### The request
Quote verbatim the span of lines that begins the listing below and closes with the line containing "a vertical axis.".
>>
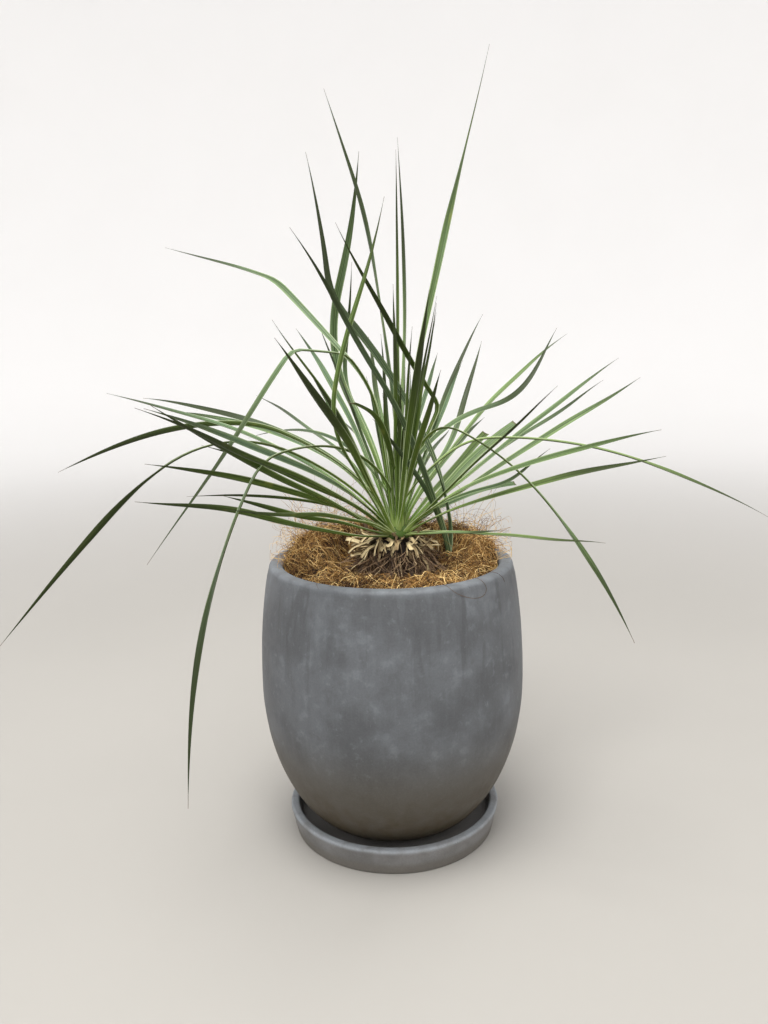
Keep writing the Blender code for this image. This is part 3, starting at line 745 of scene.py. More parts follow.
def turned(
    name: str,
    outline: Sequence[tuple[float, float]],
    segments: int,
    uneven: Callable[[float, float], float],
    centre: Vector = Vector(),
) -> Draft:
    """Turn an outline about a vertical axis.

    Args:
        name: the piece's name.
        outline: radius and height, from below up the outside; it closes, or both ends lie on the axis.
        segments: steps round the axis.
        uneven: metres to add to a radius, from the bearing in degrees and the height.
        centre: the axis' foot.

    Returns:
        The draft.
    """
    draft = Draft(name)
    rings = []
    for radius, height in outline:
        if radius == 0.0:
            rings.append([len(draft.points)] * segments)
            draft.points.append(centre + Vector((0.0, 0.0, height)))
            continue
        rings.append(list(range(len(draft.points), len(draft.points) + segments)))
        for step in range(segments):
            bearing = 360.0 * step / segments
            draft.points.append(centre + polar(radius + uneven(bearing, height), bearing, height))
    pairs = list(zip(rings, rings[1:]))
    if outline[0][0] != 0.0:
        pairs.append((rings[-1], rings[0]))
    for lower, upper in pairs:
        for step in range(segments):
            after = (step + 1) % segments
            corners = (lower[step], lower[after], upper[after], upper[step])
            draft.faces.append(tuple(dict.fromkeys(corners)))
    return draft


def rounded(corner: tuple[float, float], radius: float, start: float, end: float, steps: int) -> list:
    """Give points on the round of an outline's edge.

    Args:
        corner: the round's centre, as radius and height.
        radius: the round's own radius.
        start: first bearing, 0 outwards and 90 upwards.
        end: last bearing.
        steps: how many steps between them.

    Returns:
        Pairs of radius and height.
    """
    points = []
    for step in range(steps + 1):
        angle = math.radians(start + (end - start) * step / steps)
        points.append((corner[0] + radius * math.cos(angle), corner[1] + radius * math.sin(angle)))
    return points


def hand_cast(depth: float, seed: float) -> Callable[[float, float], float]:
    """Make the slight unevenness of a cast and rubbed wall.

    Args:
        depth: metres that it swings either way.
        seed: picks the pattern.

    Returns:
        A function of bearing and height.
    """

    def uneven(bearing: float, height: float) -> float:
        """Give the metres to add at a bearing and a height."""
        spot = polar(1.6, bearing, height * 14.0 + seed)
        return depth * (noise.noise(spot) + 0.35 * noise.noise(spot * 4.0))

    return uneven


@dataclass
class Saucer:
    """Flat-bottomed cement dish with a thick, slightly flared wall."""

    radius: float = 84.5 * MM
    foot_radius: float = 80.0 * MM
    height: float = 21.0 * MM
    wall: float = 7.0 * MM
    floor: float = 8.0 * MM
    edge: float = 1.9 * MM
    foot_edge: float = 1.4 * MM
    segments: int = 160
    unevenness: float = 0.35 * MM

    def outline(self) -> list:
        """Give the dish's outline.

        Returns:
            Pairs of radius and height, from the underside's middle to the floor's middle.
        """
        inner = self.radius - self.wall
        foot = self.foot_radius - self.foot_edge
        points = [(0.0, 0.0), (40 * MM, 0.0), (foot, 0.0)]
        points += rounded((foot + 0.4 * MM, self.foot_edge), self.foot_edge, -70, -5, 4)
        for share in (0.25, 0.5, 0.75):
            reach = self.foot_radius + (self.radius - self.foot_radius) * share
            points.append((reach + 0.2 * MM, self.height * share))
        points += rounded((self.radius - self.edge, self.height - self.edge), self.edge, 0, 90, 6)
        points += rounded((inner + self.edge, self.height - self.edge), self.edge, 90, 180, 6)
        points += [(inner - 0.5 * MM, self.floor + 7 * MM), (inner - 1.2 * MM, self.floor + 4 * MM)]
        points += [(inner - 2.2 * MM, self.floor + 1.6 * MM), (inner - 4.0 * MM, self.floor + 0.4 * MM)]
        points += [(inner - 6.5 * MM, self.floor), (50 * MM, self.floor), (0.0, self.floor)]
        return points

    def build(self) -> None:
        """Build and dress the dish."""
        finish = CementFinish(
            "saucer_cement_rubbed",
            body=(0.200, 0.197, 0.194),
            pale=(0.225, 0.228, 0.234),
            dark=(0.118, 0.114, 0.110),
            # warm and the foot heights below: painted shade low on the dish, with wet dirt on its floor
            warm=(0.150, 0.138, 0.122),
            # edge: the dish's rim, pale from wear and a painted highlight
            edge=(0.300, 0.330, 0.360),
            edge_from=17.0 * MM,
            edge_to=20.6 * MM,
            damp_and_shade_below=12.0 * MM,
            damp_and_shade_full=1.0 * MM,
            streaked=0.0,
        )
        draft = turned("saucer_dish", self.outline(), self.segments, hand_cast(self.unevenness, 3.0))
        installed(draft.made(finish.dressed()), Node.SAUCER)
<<
### Response below
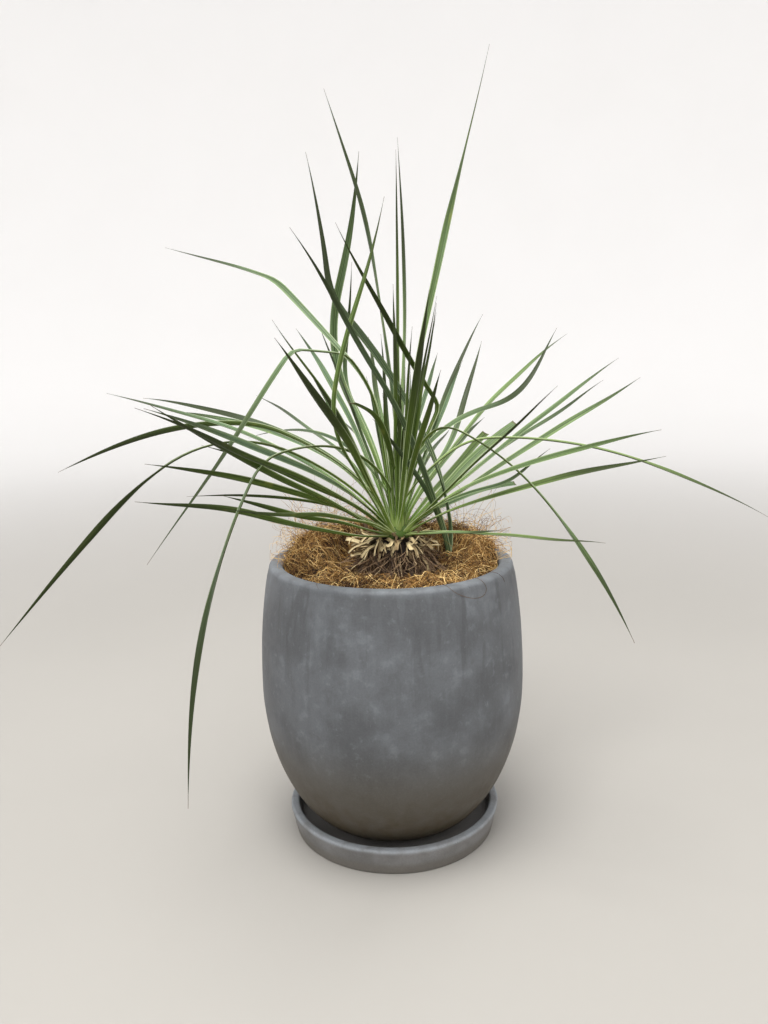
Keep writing the Blender code for this image. This is part 3, starting at line 745 of scene.py. More parts follow.
def turned(
    name: str,
    outline: Sequence[tuple[float, float]],
    segments: int,
    uneven: Callable[[float, float], float],
    centre: Vector = Vector(),
) -> Draft:
    """Turn an outline about a vertical axis.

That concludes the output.